In the truck and work cases the quasi employer attempted to convert an employee into an entrepreneur and the relief reversed the process and treated him as an employee. The contractual arrangements that were avoided transferred business risks to someone in the position of an employee who realistically and fairly should not have been asked to assume those risks. The Commission’s orders transferred those business risks back to the real entrepreneur leaving the person who did the work with fair remuneration as if he had been an employee.
If this principle is observed the section can continue to fulfil its proper role as part of the statutory safety net in this State for persons who perform work in an industry.
My final point is based on the extraordinary popularity that this jurisdiction has enjoyed ever since that first decision in Agius v Arrow Freightways in 1965. The section was immediately perceived as providing a much needed remedy for injustice affecting persons who worked in an industry without the protection of an award.
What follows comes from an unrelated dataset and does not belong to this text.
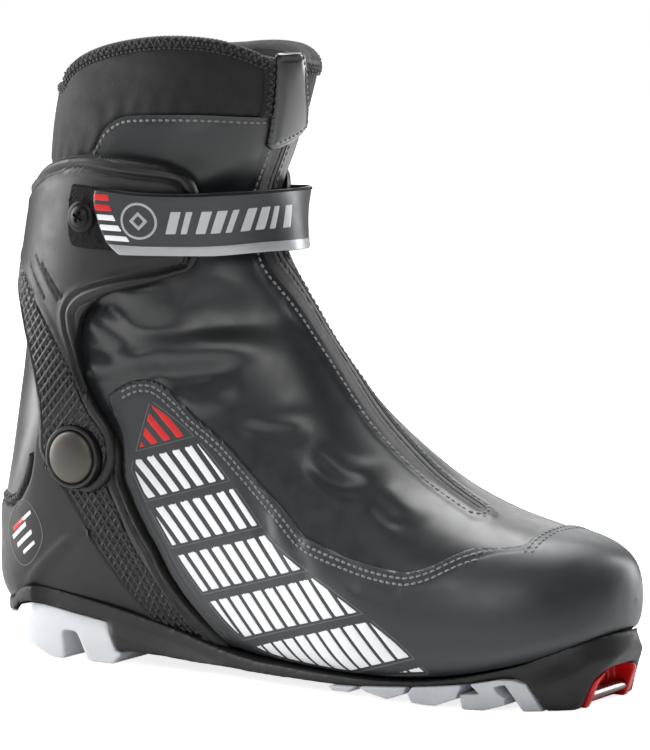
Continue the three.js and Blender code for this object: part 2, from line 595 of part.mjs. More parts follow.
// ---------- zip, in two halves either side of the flex gap ----------
// centre line, [u, v]
const ZIP_LINE = [
  [6.1, 0.925], [6.7, 0.945], [7.5, 0.962], [8.4, 0.977], [9.3, 0.996], [10.1, 1.002],
  [11.2, 0.998], [12.5, 0.98], [13.3, 0.984], [14.8, 0.992], [17, 1.005], [18.6, 0.99],
  [20, 0.985],
];
const zipV = (u) => interpolate(ZIP_LINE, u);
const zipBand = (us, halfWidth, offsets, steps) =>
  patch(us, (u) => zipV(u) - halfWidth, (u) => zipV(u) + halfWidth, offsets, steps);
for (const [tag, us, region] of [
  ["lower", range(6.2, 10.9, 0.5), INSTEP],
  ["upper", range(13.2, 17.4, 0.5), UPPER],
]) {
  add("zip_tape_" + tag, zipBand(us, 0.036, OFFSETS.tape, 3).intersect(region), "textile");
  add("zip_coil_" + tag, zipBand(us, 0.012, OFFSETS.coil, 2).intersect(region), "rubber");
}

// ---------- shaft and collar ----------
// region swept by the overlay, so that the shaft's sheet stops clear of it through the whole flex
function overlaySweep() {
  const clearance = 0.8;
  const turns = [0, 4, 8, 12, 15.6].map((degrees) => {
    const cos = Math.cos((degrees * Math.PI) / 180);
    const sin = Math.sin((degrees * Math.PI) / 180);
    return sideXZ(OVERLAY.map(([x, z]) => {
      const dx = x - PIVOT[0];
      const dz = z + clearance - PIVOT[1];
      return [PIVOT[0] + dx * cos - dz * sin, PIVOT[1] + dx * sin + dz * cos];
    }));
  });
  return turns.reduce((sum, turn) => sum.add(turn));
}
add("shaft_softshell", SOFTSHELL.intersect(UPPER)
  .subtract(overlaySweep())
  .intersect(between(SHAFT_BASE, lift(COLLAR_LOW, -0.2))), "soft");
add("shaft_liner", shell(...OFFSETS.liner, ROWS, INNER_COLUMNS)
  .intersect(UPPER)
  .intersect(between(SHAFT_BASE, lift(RIM, -6))), "foam");
add("collar", shell(...OFFSETS.collar)
  .intersect(between(lift(COLLAR_LOW, 0.2), lift(RIM, -3.6))), "neoprene");
add("collar_binding", shell(...OFFSETS.binding)
  .intersect(between(lift(RIM, -3.2), RIM)), "textile");
// front view, [y, z]
const FLAP = [
  [-18, 257.3], [-3.6, 257.2], [-1, 251.8], [3.9, 241.9], [12.7, 228.8], [13.6, 226.6],
  [9.7, 223.1], [-0.6, 219.5], [-7.4, 217.6], [-11, 218.3], [-14, 233],
];
add("collar_flap", shell(...OFFSETS.flap).intersect(frontYZ(FLAP, 118, 175)), "soft");

// ---------- cuff and strap ----------
const OUTER_SCREW = [68.7, 189.4]; // x and z of the strap screw on the outer side
const INNER_SCREW = [66, OUTER_SCREW[1]];
const outerHole = (radius) => cylinder(radius, OUTER_SCREW, -70, 0, 20);
const innerHole = (radius) => cylinder(radius, INNER_SCREW, 0, 70, 20);
add("cuff_shell", shell(...OFFSETS.cuff)
  .intersect(sideXZ(CUFF))
  .subtract(RIVET_HOLE)
  .subtract(outerHole(2.5))
  .subtract(innerHole(2.5)), "shell");
add("cuff_lining", shell(...OFFSETS.lining)
  .intersect(sideXZ(LINING))
  .subtract(outerHole(3.2))
  .subtract(innerHole(3.2)), "foam");
const LOOP = [[62.3, 201.2], [95, 199.4], [101, 177.5], [60.5, 178]];
add("strap_loop_patch", shell(...OFFSETS.loop)
  .intersect(sideXZ(LOOP, -HALF_REACH, 0))
  .subtract(outerHole(2.5)), "textile");

// strap edges shared by both sides, round the front of the shaft
const STRAP_FRONT = [
  [95, 200], [114, 199.7], [129, 200.5], [175, 201.5], [175, 176.6], [141.8, 176],
  [127, 174.3], [117, 173.7], [97, 173.6],
];
const STRAP_OUTER = [
  [75.2, 200.4], [76, 202], ...STRAP_FRONT,
  [86.6, 174.3], [80.3, 179.3], [77.2, 185.6], [74.8, 193.3],
];
const STRAP_INNER = [[76, 201.2], ...STRAP_FRONT, [76, 174.6]];
const STRAP_ROWS = ROWS.filter((u) => u >= 11 && u <= 20.5);
add("power_strap", shell(...OFFSETS.strap, STRAP_ROWS, 28)
  .intersect(sideXZ(STRAP_OUTER, -HALF_REACH, 0).add(sideXZ(STRAP_INNER, -0.5))), "strap");

// turned profiles, [radius, y]
const WASHER = [[2.6, -50], [5.9, -50], [6.2, -50.4], [5.6, -51.2], [2.6, -51.2], [2.6, -50]];
const STRAP_SCREW = [
  [0, -41.6], [2, -41.6], [2, -51.5], [4.2, -51.5], [4.2, -52.1], [3.2, -52.9], [0, -53.1],
];
const ANCHOR_SCREW = [
  [0, 40.9], [2.1, 40.9], [2.1, 50.4], [4.3, 50.4], [4.3, 51], [3.2, 51.9], [0, 52.1],
];
add("strap_washer", turned(WASHER, OUTER_SCREW, 16), "gunmetal");
// one arm of the cross slot in the screw head
function slot(halfX, halfZ) {
  const [x, z] = OUTER_SCREW;
  return sideXZ(rect(x - halfX, z - halfZ, x + halfX, z + halfZ), -54, -52.2);
}
add("strap_screw", turned(STRAP_SCREW, OUTER_SCREW, 16)
  .subtract(slot(2.3, 0.5))
  .subtract(slot(0.5, 2.3)), "gunmetal");
const ANCHOR = [[58, 199], [74.6, 199.5], [74.6, 176.5], [58, 177.5], [55, 183], [55, 194]];
add("strap_anchor_medial", shell(...OFFSETS.anchor)
  .intersect(sideXZ(ANCHOR, 0))
  .subtract(innerHole(2.6)), "shell");
add("strap_anchor_screw", turned(ANCHOR_SCREW, INNER_SCREW, 16), "gunmetal");

// ---------- cuff pivots: domed rivet with a backing plate inside the upper ----------
// [radius, distance from the middle plane]
const RIVET = [
  [0, 34], [3.4, 34], [3.4, 44.5], [10.9, 44.5], [11, 45.2], [9.6, 46.2], [6.2, 47],
  [3, 47.35], [0, 47.45],
];
for (const [side, tag] of [[-1, "lateral"], [1, "medial"]]) {
  add("pivot_rivet_" + tag, turned(RIVET.map(([r, y]) => [r, side * y]), PIVOT, 22), "gunmetal");
  const [y0, y1] = side < 0 ? [-60, -10] : [10, 60];
  add("pivot_backing_" + tag, shell(...OFFSETS.backing)
    .intersect(cylinder(9.5, PIVOT, y0, y1, 24))
    .subtract(cylinder(3.75, PIVOT, -60, 60, 20)), "steel");
}

// ---------- zip slider and pull tab, parked under the strap ----------
const ZIP_PATH = { centre: [350.4, 284.3], radius: 236.6 }; // slider's arc in side view
const SLIDER_AT = [135.5, 184];
const SLIDER_U = 13.4;
// profiles of [distance along the path, distance out of the boot]
const SLIDER_BODY = [[-5.5, -1], [5, -1], [5.5, -0.6], [4.6, 0.35], [-3.8, 0.35], [-5.5, -0.1]];
const SLIDER_BRIDGE = [[-2.2, 0.3], [2.2, 0.3], [1.6, 0.75], [-1.6, 0.75]];
const PULLER = [[-1, 1.05], [6.4, 0.85], [7, 1.05], [6.4, 1.25], [-0.6, 1.45], [-1.2, 1.25]];
function onZipPath(profile, halfWidth) {
  const { centre: [x, z], radius } = ZIP_PATH;
  const start = Math.atan2(z - SLIDER_AT[1], x - SLIDER_AT[0]);
  const middle = basePoint(SLIDER_U, zipV(SLIDER_U))[1];
  const outline = profile.map(([along, out]) => {
    const angle = start + along / radius;
    return [x - (radius - out) * Math.cos(angle), z - (radius - out) * Math.sin(angle)];
  });
  return sideXZ(outline, middle - halfWidth, middle + halfWidth);
}
add("zip_slider", onZipPath(SLIDER_BODY, 3.2).add(onZipPath(SLIDER_BRIDGE, 0.9)), "gunmetal");
add("zip_puller", onZipPath(PULLER, 1.5), "gunmetal");

const group = new THREE.Group();
group.add(boot);
export default group;
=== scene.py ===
import sys
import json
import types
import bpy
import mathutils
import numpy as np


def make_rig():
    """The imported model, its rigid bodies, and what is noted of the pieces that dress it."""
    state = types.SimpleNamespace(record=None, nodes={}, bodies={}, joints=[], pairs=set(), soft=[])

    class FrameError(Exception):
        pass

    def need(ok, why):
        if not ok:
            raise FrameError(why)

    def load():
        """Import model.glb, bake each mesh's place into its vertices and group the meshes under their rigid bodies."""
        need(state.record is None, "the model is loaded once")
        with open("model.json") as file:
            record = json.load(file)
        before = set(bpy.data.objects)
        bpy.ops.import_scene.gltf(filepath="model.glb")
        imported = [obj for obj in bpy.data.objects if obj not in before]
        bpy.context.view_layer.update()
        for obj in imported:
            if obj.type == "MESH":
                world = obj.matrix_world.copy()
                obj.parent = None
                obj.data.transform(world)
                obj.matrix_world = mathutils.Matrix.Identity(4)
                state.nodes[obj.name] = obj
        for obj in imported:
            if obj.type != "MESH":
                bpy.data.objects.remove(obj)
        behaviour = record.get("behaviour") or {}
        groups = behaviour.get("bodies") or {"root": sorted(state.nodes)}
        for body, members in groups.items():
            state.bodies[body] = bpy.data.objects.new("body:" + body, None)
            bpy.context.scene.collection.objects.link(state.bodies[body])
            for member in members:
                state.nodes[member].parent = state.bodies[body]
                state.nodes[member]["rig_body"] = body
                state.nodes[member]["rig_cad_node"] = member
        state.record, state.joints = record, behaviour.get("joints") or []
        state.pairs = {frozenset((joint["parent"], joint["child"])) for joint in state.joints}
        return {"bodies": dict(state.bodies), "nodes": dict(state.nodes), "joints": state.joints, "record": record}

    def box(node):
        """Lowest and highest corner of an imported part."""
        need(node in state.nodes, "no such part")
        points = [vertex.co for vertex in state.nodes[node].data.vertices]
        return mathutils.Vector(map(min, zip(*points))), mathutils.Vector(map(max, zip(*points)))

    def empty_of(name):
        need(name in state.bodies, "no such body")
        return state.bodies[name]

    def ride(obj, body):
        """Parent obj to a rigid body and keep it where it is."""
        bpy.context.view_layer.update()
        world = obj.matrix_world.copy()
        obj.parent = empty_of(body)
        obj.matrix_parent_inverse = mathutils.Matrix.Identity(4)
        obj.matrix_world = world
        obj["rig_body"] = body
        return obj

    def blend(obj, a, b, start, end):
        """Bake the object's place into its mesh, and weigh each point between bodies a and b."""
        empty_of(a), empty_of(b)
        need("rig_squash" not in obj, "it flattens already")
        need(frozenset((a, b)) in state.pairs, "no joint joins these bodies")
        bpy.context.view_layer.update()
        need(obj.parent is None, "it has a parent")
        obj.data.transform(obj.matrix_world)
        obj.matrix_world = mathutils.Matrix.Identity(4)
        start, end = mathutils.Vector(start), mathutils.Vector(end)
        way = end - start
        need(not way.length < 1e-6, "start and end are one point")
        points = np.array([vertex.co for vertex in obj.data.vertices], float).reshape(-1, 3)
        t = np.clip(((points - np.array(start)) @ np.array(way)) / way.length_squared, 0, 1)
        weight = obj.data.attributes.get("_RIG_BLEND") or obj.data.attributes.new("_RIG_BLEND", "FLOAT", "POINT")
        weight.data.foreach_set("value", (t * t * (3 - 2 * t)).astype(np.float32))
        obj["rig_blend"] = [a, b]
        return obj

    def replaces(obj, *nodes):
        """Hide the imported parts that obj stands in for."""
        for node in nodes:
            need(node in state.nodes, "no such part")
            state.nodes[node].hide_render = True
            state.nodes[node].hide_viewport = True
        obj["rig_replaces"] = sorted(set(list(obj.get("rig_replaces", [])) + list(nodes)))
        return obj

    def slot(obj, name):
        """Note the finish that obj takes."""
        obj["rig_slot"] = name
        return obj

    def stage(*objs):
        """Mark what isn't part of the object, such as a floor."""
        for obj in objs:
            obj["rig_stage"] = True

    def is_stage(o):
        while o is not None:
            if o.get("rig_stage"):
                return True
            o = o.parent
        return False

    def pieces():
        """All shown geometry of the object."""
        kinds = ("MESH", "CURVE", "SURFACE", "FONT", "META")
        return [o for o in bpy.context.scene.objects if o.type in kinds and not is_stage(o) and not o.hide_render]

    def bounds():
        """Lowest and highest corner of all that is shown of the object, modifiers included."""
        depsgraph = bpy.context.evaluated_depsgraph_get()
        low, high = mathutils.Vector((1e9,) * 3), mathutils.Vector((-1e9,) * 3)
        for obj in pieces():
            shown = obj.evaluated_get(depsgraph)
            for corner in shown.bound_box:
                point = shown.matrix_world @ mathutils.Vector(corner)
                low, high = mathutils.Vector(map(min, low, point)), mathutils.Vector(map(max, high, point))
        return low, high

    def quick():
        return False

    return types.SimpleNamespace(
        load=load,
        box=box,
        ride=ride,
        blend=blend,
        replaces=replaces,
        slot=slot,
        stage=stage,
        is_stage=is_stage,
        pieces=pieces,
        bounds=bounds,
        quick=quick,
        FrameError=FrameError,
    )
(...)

The overwhelming impression from reading the facts in worker and quasi-worker cases is that the defendants had indeed acted unfairly or even harshly and that right thinking members of the community would agree with this description of their conduct and with the relief granted by the Commission.
As Mr Justice Haylen said at his private welcome by the Bar Association the contracts of employment, and I would add of quasi employment, that workers make are the most important contracts they will make in their lives. In my judgment the practical results of the exercise of this jurisdiction in true worker and quasi-worker cases have been overwhelmingly beneficial and many injustices have been remedied that otherwise would have gone without remedy.
It is now my pleasure to formally launch Phillips and Tooma on “The Law of Unfair Contracts in New South Wales”.